**SRP 04/21/2021:**

**PURPOSE:** Configure underway and discrete files that were extracted from the database.

In [1]:
import pandas as pd
import numpy as np

In [2]:
underway = pd.read_csv('/mnt/storage/labs/mitchell/projects/nasacms2018/analysis/data/gnatsat_workflow/01a-underway-gnats.csv', na_values=-999)
discrete = pd.read_csv('/mnt/storage/labs/mitchell/projects/nasacms2018/analysis/data/gnatsat_workflow/02a-discrete-gnats.csv', na_values=-999)
xbt = pd.read_csv('/mnt/storage/labs/mitchell/projects/nasacms2018/analysis/data/gnatsat_workflow/03-xbt-gnats.csv', na_values=-999)

### UW Formatting:

* Drop unnecessary columns
* Drop Nan columns
* Rename columns
* Calculate and insert bb standard error columns
* Check for cruisename and datetime disagreement
* Sort by datetime

In [9]:
uw = underway.copy()
uw_rm_cols = ['CruiseID','UWStation', 'Cast']
uw_rename_cols = {'Temperature':'UWTemperature','Salinity':'UWSalinity','SigmaTheta':'UWSigmaTheta'}
uw_nan_cols = [col for col in uw.columns[uw.isnull().all()]]

# Drop Columns:
uw.drop(columns=uw_rm_cols + uw_nan_cols, inplace=True)

# Rename Columns:
uw.rename(columns=uw_rename_cols, inplace=True)

# BB St.Err.
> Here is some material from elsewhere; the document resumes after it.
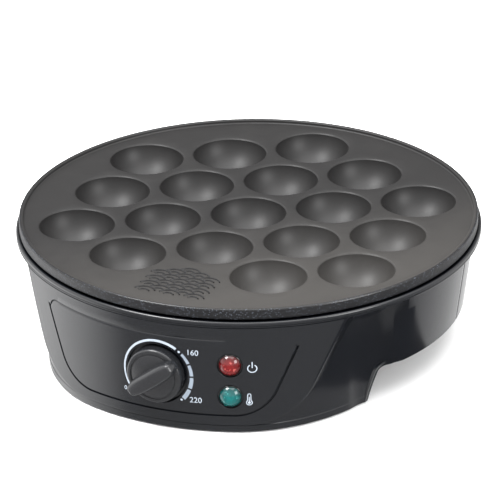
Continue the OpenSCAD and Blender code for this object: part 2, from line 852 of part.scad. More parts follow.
module cord_gland() {
    inner = core_r - wall;
    back = inner - gland_out;
    color([0.09, 0.09, 0.09]) placed() translate([0, 0, gland_z]) difference() {
        union() {
            along_y(gland_hole_r, back, rear_reach, FN_BORE);
            along_y(gland_hole_r + gland_rim, core_r, rear_reach, FN_BORE);
            along_y(gland_hole_r + gland_barb, back, inner - gland_play, FN_BORE);
        }
        along_y(cord_r, back - through, rear_reach + through, FN_BORE);
    }
}

// ---- Knob and thermostat ----

// Grip seen from the front: a bar with round ends that is fuller in its middle
module grip_outline() {
    reach = grip_bar_l / 2;
    end_r = grip_bar_w * BAR_END;
    bulge = (pow(reach, 2) + pow(grip_bar_w / 2, 2)) / grip_bar_w;
    intersection() {
        circle(r = reach);
        translate([0, bulge - grip_bar_w / 2]) circle(r = bulge + end_r / 2, $fn = FN_PLATE);
        translate([0, grip_bar_w / 2 - bulge]) circle(r = bulge + end_r / 2, $fn = FN_PLATE);
    }
}

module knob_turned() {
    translate([0, 0, knob_z]) rotate([0, knob_rest, 0]) children();
}

module control_knob() {
    color([0.15, 0.15, 0.16]) placed() knob_turned() difference() {
        union() {
            along_y(knob_r, knob_face + knob_chamfer, knob_back);
            translate([0, knob_face + knob_chamfer, 0]) rotate([90, 0, 0])
                cylinder(r1 = knob_r, r2 = knob_r - knob_chamfer, h = knob_chamfer);
            intersection() {
                translate([0, knob_face + bar_root, 0]) rotate([90, 0, 0])
                    linear_extrude(grip_bar_h + bar_root) grip_outline();
                translate([0, knob_front + knob_crown, 0])
                    cylinder(r = knob_crown, h = 3 * grip_bar_w, center = true, $fn = FN_PLATE);
            }
        }
        // shallow ring round the disc, open behind the grip
        difference() {
            along_y(ring_groove[0], knob_face - eps, knob_face + ring_groove[2]);
            along_y(ring_groove[1], knob_face - through, knob_face + through);
            translate([-knob_r, knob_face - through, -grip_bar_w / 2])
                cube([2 * knob_r, 2 * through, grip_bar_w]);
        }
        along_y(hub_r, hub_y, knob_back + through);
        intersection() {
            along_y(shaft_r, shaft_front, hub_y + through, FN_BORE);
            translate([-open, shaft_front - through, -open])
                cube([2 * open, open, open + flat_off]);
        }
    }
}

module thermostat_shaft() {
    color([0.72, 0.72, 0.70]) placed() knob_turned() intersection() {
        along_y(shaft_r, shaft_front, shaft_back, FN_BORE);
        union() {
            translate([-open, hub_y + through, -open]) cube(2 * open);
            translate([-open, shaft_front - through, -open])
                cube([2 * open, 2 * open, open + flat_off]);
        }
    }
}

module thermostat_body() {
    color([0.88, 0.86, 0.80]) placed() translate([0, 0, knob_z]) difference() {
        union() {
            along_y(collar_r, collar_y, body_y, FN_BORE);
            translate([-body_w / 2, body_y, -body_low])
                cube([body_w, body_plate, body_low + body_high]);
            translate([body_step - body_w / 2, body_y + body_plate, body_step - body_low])
                cube([body_w - 2 * body_step, body_l - body_plate,
                      body_low + body_high - body_step]);
        }
        along_y(shaft_r + shaft_clear, collar_y - through, body_y + body_plate, FN_BORE);
        along_y(shaft_r + body_bore, body_y + body_plate, shaft_back + through, FN_BORE);
    }
}

module shaft_nut() {
    color([0.75, 0.73, 0.62]) placed() translate([0, 0, knob_z]) difference() {
        along_y(nut_r, pocket_y - nut_t, pocket_y, HEXAGON);
        along_y(collar_r + fit, pocket_y - nut_t - through, pocket_y + through, FN_BORE);
    }
}

// Angle bracket: its upright is held by the collar, its foot by the reflector
module thermostat_bracket() {
    color([0.73, 0.73, 0.72]) placed() difference() {
        union() {
            translate([-bracket_w / 2, mount_y, knob_z - bracket_low])
                cube([bracket_w, bracket_t, reflector_z - knob_z + bracket_low]);
            translate([-bracket_w / 2, mount_y, bracket_top])
                cube([bracket_w, bracket_leg, bracket_t]);
        }
        translate([0, 0, knob_z])
            along_y(collar_r + strap_clear, mount_y - through, body_y + through, FN_BORE);
        for (x = BRACKET_X) translate([x, bracket_hole_y, 0]) small_hole(bracket_top, bracket_t);
    }
}

module bracket_screws() {
    color([0.78, 0.78, 0.76]) placed() for (x = BRACKET_X)
        translate([x, bracket_hole_y, 0])
            screw(small_screw_r, bracket_top, sheet_screw_top, small_head_r, small_head_h);
}

module bimetal_strip() {
    color([0.62, 0.55, 0.45]) placed()
        translate([-strip_w / 2, strip_y, strip_z - strip_t])
            cube([strip_w, strip_l, strip_t]);
}

module contact_blades() {
    color([0.78, 0.60, 0.30]) placed()
        for (s = [-1, 1]) translate([s > 0 ? blade_x : -blade_x - strip_t, blade_y, blade_z])
            cube([strip_t, blade_l, blade_h]);
}

// ---- Lamps ----

// A lens turned from its profile: hollow barrel, flange and dome
module lens(z) {
    ball = (pow(lens_r, 2) + pow(lens_dome, 2)) / (2 * lens_dome);
    half = asin(lens_r / ball);
    barrel = lens_seat - lens_back;
    placed() lamp_axis(z) translate([0, -lens_seat, 0]) rotate([90, 0, 0])
        rotate_extrude($fn = FN_LENS) polygon(concat(
            [[0, -lens_base], [bore_r, -lens_base], [bore_r, -barrel], [barrel_r, -barrel]],
            [[barrel_r, 0], [lens_r, 0]],
            arc([0, lens_base + lens_dome - ball], ball, 90 - half, 90, DOME_STEPS)));
}

module power_lamp_lens() {
    color([0.62, 0.05, 0.08]) lens(LAMPS[0]);
}

module ready_lamp_lens() {
    color([0.02, 0.45, 0.42]) lens(LAMPS[1]);
}

module lamp_clips() {
    back = panel_y + wall + fit_room;
    color([0.75, 0.75, 0.74]) placed() for (z = LAMPS) lamp_axis(z) difference() {
        along_y(barrel_r + clip_w, back, back + clip_t, FN_BORE);
        along_y(barrel_r + fit, back - through, back + clip_t + through, FN_LENS);
    }
}

module neon_bulbs() {
    color([0.95, 0.85, 0.75]) placed() for (z = LAMPS) lamp_axis(z) {
        along_y(bore_r - collar_clear, wall - lens_seat, -lens_back, FN_BORE);
        for (s = [-1, 1]) translate([s * lead_x, 0, 0])
            along_y(lead_r, -lens_back, lead_l - lens_back, FN_FINE);
    }
}

// ---- Protection and wiring ----

module thermal_fuse() {
    color([0.85, 0.80, 0.68]) placed() translate([fuse_x + fuse_off, fuse_y, fuse_z]) {
        along_y(fuse_r, -fuse_l / 2, fuse_l / 2, FN_SMALL);
        along_y(fuse_lead_r, -fuse_l / 2 - fuse_lead, fuse_l / 2 + fuse_lead, FN_FINE);
    }
}

// A small saddle over the fuse, screwed to the reflector beside it
module fuse_clip() {
    saddle_r = fuse_r + clip_sheet;
    color([0.74, 0.74, 0.73]) placed() translate([fuse_x, fuse_y, 0]) difference() {
        union() {
            translate([-clip_side, -clip_half, reflector_z - clip_sheet])
                cube([2 * clip_side, 2 * clip_half, clip_sheet]);
            translate([fuse_off, 0, fuse_z]) along_y(saddle_r, -clip_half, clip_half, FN_SMALL);
            translate([fuse_off - saddle_r, -clip_half, fuse_z])
                cube([clip_sheet, 2 * clip_half, saddle_r]);
        }
        translate([fuse_off, 0, fuse_z])
            along_y(fuse_r + 2 * eps, -clip_half - through, clip_half + through, FN_SMALL);
        small_hole(reflector_z - clip_sheet, clip_sheet);
    }
}

module terminal_block() {
    color([0.92, 0.91, 0.86]) placed() translate([0, block_y, cover_top]) difference() {
        translate([-BLOCK[0] / 2, -BLOCK[1] / 2, 0]) cube(BLOCK);
        for (i = [-1:1]) translate([i * block_step, 0, 0]) {
            translate([0, 0, block_bore_z]) along_y(block_bore_r, -BLOCK[1], BLOCK[1], FN_SMALL);
            translate([0, 0, block_well_z]) cylinder(r = block_well_r, h = BLOCK[2],
                                                     $fn = FN_SMALL);
        }
    }
}

module earth_tab() {
    color([0.80, 0.66, 0.34]) placed() translate([fuse_x, fuse_y, 0]) {
        difference() {
            translate([0, 0, tab_z]) union() {
                cylinder(r = tab_r, h = tab_t, $fn = FN_BORE);
                translate([-TAB[0], -TAB[1] / 2, 0]) cube([TAB[0], TAB[1], tab_t]);
            }
            small_hole(tab_z, tab_t);
        }
        screw(small_screw_r, tab_z, sheet_screw_top, tab_head_r, small_head_h);
    }
}

// A lead as straight runs that end inside round joints
module lead(points) {
    for (i = [0:len(points) - 2]) run(points[i], points[i + 1]);
    for (p = points) translate(p) rotate(JOINT_TURN) sphere(r = joint_r, $fn = FN_FINE);
}

module run(p, q) {
    d = q - p;
    l = norm(d);
    translate(p) rotate([0, acos(d[2] / l), atan2(d[1], d[0])])
        translate([0, 0, joint_gap]) cylinder(r = wire_r, h = l - 2 * joint_gap, $fn = FN_FINE);
}

module inner_wiring() {
    color([0.70, 0.68, 0.62]) placed() for (w = WIRES) lead(w);
}

cooking_plate();
heating_element();
heater_clamps();
clamp_screws();
heater_bushings();
heat_reflector();
plate_spacers();
plate_screws();
housing();
bottom_cover();
cover_screws();
rubber_feet();
cord_gland();
control_knob();
thermostat_shaft();
thermostat_body();
thermostat_bracket();
bracket_screws();
shaft_nut();
bimetal_strip();
contact_blades();
power_lamp_lens();
ready_lamp_lens();
lamp_clips();
neon_bulbs();
thermal_fuse();
fuse_clip();
terminal_block();
earth_tab();
inner_wiring();
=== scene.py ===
"""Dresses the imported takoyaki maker: skins, knob, lamps, dial print and finishes.

Shapes are worked out in millimetres in the axis frame, whose origin is on the table under
the middle of the cooking plate, and are moved into the shared frame as each piece is made.
Angles round the body are measured from the front, positive towards +X.
"""

import logging
import math
from dataclasses import dataclass, field
from enum import Enum
from typing import Any, Callable, Sequence

import bmesh
import bpy
import numpy as np
from mathutils import Matrix, Vector
from mathutils.geometry import delaunay_2d_cdt

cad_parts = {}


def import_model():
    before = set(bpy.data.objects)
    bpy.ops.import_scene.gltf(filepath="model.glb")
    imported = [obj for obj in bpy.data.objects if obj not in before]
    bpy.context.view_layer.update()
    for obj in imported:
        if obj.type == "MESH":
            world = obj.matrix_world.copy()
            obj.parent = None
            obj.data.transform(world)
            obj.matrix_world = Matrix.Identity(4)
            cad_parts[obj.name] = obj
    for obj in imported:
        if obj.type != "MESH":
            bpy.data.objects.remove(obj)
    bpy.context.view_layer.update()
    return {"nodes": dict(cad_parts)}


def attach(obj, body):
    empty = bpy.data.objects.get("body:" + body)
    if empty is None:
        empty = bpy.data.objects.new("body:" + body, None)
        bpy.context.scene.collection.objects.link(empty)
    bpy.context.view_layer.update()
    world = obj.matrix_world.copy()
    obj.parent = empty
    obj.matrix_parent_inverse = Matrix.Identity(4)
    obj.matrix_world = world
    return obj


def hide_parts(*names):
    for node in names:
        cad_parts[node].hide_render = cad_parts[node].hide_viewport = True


LOG = logging.getLogger("takoyaki_maker")
MM = 0.001
AXIS_Y = 5.0
MERGE = 2e-6


class Body(Enum):
    """The bodies that pieces ride on."""

    BASE = "base"
    KNOB = "knob"


class Slot(Enum):
    """Material slots of the record; the lamps are handed one, but no piece takes its finish from
    it.
    """

    PLATE = "cast_plate"
    HOUSING = "housing_plastic"
    KNOB = "knob_plastic"
    RED = "red_lens"
    TEAL = "teal_lens"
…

Columns:
uw.insert(uw.columns.get_loc('bbprimeStd')+1, 'bbprimeStErr', uw['bbprimeStd']/np.sqrt(uw['numSamples']))
uw.insert(uw.columns.get_loc('bbtot532Std')+1, 'bbtot532StErr', uw['bbtot532Std']/np.sqrt(uw['numSamples']))
uw.insert(uw.columns.get_loc('bbacidStd')+1, 'bbacidStErr', uw['bbacidStd']/np.sqrt(uw['numSamples']))

# Sort Dataframe by Datetime
uw['UWTime'] = pd.to_datetime(uw['UWTime'])
uw.sort_values(by='UWTime', inplace=True, ignore_index=True)

uw.to_csv('/mnt/storage/labs/mitchell/projects/nasacms2018/analysis/data/gnatsat_workflow/01b-underway-formatted-gnats.csv', index=False)

### Discrete Formatting:

* Drop unnecessary columns
* Drop nan columns
* Rename columns
* Check for cruisename and datetime disagreement
* Sort by datetime
* Note that the discrete file was taken largely from the StationDataTable in the database. This table combines both Balch Lab discrete samples, and CTD data. However, for GNATS cruises, there is no CTD data. Therefore, all of the CTD related variables/columns will be null. We need to drop these columns.

In [10]:
d = discrete.copy()
d_rm_cols = ['StationNumber', 'BalchSampleNumber', 'Niskin', 'TimeFired', 'Forel-Ule']
d_nan_cols = [col for col in d.columns[d.isnull().all()]]

# Drop Columns:
d.drop(columns=d_rm_cols + d_nan_cols, inplace=True)

# Sort Dataframe by Datetime, secondarily by StationInfoID
d['StationTime'] = pd.to_datetime(d['StationTime'])
d.sort_values(by='StationTime', inplace=True, ignore_index=True)

d.to_csv('/mnt/storage/labs/mitchell/projects/nasacms2018/analysis/data/gnatsat_workflow/02b-discrete-formatted-gnats.csv', index=False)

* UWStation matches d.StationNumber


* Temperature is UW system temperature, from UWDataTable
* Salinity is UW system
* SigmaTheta from UW system
* StationInfoID matches XBT StationInfoID
* Longitude, Latitude, from discrete
* Temperature1, Temperature2 from CTD
* Salinity1, Salinity2 from CTD
* SigT1, SigT2, from CTD

In [22]:
xbt.columns

Index(['StationInfoID', 'CastType', 'StationTime', 'Latitude', 'Longitude',
       'Depth', 'Temperature1'],
      dtype='object')